I mention this personal episode not in order to claim that as I became mature in the faith my view of the resurrection became more objective and that therefore all mature Christians should come to the same view. I am well aware that many Christians proceed in the opposite direction; from the “naïve” literalism of their youth they move to a modern, demythologized understanding.

My point is quite the opposite. Although I came to affirm more than 20 years ago that Jesus Christ was raised, I would not want to suggest that I became a Christian only at the moment I accepted the New Testament view of the resurrection. The heart of the Christian faith is Christ. Christ comes to us in the world where we are, where we have been, and where we are going, despite our various metaphysical biases -- certainly never because of them.
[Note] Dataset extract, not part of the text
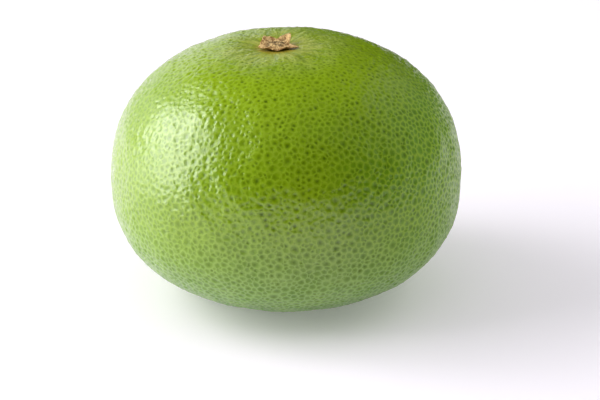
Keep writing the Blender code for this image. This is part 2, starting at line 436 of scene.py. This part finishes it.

Am I more loved by Christ because I become increasingly skeptical of scientism and find myself more deeply appreciative of Plato the older I get? Am I more of a Christian because my fundamental skepticism about the viability of any particular philosophic system allows me to be so eclectic that I can value both Paul and Plato? Or is faith perhaps made too easy for me, precisely because I need not swim against the current of my own thought in order to be a believer? Perhaps the real Christian believing is being done by those modernists whose naturalistic prejudices make faith an enormous intellectual struggle.

All this is not to say that since everyone is in one way or another wrong, theology doesn’t matter. In another context I’d be happy to argue for the Pauline view of the resurrection. What I am saying is simply that when we gather on Easter we should not be dismayed by our differences. We should rejoice that the Easter event is more true than are any of our explanations.